_TASK:_ Which lines below fall between the one containing "const b = x" and the one containing "import math"? Repeat them exactly, counting both of those lines, and add nothing else.
==== AVAILABLE DATA ====
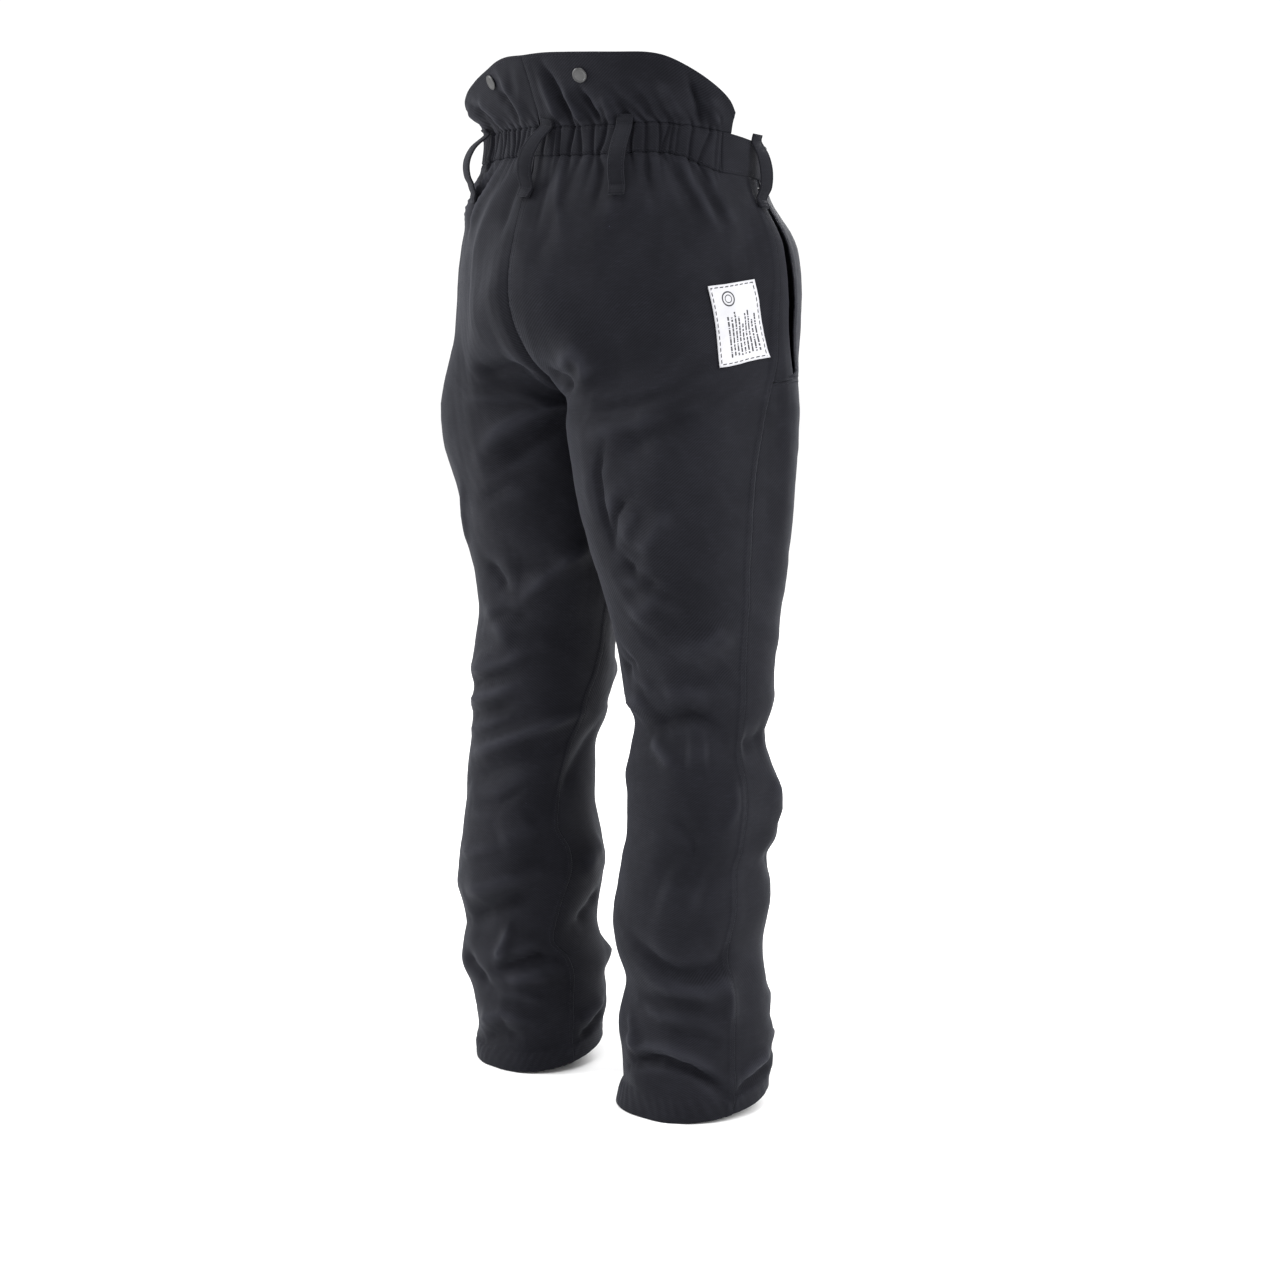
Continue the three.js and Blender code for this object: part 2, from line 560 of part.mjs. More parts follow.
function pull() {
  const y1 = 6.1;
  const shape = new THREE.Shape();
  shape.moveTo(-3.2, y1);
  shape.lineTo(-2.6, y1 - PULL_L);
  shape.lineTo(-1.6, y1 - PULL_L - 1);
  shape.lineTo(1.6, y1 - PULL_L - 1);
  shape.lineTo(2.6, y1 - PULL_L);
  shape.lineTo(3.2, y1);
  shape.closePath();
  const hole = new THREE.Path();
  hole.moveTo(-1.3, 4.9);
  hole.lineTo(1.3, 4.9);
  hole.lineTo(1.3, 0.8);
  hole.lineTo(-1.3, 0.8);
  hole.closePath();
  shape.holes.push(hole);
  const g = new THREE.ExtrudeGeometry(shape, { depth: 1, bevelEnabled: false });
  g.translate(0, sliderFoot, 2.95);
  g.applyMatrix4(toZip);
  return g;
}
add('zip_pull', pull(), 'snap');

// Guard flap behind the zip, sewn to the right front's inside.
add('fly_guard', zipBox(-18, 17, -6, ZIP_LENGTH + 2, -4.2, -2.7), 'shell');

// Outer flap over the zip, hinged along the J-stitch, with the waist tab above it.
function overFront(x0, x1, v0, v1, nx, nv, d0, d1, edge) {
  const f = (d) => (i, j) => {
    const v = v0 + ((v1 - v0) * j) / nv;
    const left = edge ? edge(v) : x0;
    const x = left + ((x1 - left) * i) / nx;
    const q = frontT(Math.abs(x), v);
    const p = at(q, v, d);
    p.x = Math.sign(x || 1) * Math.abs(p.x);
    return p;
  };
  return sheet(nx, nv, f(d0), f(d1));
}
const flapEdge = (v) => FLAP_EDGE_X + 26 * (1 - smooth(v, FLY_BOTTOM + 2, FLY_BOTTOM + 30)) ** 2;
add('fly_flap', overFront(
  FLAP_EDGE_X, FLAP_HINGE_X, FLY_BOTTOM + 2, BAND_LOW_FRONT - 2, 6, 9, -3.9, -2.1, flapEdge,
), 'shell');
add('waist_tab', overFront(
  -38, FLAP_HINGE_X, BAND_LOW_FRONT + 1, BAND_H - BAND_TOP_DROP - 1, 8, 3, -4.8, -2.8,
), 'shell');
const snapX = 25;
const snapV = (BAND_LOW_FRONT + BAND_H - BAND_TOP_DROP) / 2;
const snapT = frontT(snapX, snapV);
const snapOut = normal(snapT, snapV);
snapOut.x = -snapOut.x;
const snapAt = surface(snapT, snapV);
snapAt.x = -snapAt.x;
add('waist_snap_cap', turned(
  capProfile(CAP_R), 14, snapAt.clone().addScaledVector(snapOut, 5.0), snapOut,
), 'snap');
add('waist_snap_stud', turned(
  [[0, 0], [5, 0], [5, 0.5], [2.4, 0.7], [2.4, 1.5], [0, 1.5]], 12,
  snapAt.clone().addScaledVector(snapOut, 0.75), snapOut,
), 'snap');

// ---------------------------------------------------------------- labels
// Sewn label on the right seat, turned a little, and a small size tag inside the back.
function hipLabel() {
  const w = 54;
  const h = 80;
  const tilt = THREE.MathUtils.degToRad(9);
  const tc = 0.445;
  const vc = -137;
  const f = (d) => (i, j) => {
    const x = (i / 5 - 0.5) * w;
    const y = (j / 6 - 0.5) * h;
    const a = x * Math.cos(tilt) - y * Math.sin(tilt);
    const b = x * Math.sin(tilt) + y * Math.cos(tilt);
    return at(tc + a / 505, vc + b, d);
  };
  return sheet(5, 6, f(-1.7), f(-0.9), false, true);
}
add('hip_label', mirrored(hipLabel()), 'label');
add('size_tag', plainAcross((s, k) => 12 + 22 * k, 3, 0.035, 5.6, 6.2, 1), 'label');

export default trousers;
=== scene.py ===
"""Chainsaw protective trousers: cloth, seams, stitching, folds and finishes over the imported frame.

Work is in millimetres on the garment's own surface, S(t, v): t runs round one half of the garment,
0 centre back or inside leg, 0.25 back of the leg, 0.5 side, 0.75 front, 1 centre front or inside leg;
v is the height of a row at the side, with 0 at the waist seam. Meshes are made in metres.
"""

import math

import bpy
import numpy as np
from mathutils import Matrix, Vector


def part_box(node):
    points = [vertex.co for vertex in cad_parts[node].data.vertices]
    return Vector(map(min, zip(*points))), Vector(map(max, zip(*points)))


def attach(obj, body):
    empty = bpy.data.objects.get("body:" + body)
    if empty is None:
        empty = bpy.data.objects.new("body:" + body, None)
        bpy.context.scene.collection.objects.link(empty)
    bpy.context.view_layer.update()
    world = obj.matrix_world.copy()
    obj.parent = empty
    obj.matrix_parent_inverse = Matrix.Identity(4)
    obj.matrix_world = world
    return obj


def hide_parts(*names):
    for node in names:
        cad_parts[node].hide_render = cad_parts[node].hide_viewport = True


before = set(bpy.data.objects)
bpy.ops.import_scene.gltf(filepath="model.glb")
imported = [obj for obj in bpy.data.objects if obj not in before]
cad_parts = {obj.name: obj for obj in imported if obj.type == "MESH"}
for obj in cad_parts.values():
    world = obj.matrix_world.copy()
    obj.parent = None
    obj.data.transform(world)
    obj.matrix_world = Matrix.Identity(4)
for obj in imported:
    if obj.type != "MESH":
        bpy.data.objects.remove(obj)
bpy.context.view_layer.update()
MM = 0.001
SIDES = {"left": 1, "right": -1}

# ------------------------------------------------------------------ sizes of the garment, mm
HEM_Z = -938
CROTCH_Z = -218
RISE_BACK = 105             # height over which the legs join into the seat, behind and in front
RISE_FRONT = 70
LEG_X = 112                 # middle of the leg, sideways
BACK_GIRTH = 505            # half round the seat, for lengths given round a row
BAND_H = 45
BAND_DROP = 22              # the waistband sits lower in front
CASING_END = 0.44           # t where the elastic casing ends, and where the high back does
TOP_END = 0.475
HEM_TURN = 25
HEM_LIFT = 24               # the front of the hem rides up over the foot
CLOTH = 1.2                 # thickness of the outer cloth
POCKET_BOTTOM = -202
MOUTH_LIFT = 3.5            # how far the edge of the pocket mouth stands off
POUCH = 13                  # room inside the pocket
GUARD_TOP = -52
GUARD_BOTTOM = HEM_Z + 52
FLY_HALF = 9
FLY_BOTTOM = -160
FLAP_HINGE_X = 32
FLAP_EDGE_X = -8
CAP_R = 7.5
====
_RESULT:_
    const b = x * Math.sin(tilt) + y * Math.cos(tilt);
    return at(tc + a / 505, vc + b, d);
  };
  return sheet(5, 6, f(-1.7), f(-0.9), false, true);
}
add('hip_label', mirrored(hipLabel()), 'label');
add('size_tag', plainAcross((s, k) => 12 + 22 * k, 3, 0.035, 5.6, 6.2, 1), 'label');

export default trousers;
=== scene.py ===
"""Chainsaw protective trousers: cloth, seams, stitching, folds and finishes over the imported frame.

Work is in millimetres on the garment's own surface, S(t, v): t runs round one half of the garment,
0 centre back or inside leg, 0.25 back of the leg, 0.5 side, 0.75 front, 1 centre front or inside leg;
v is the height of a row at the side, with 0 at the waist seam. Meshes are made in metres.
"""

import math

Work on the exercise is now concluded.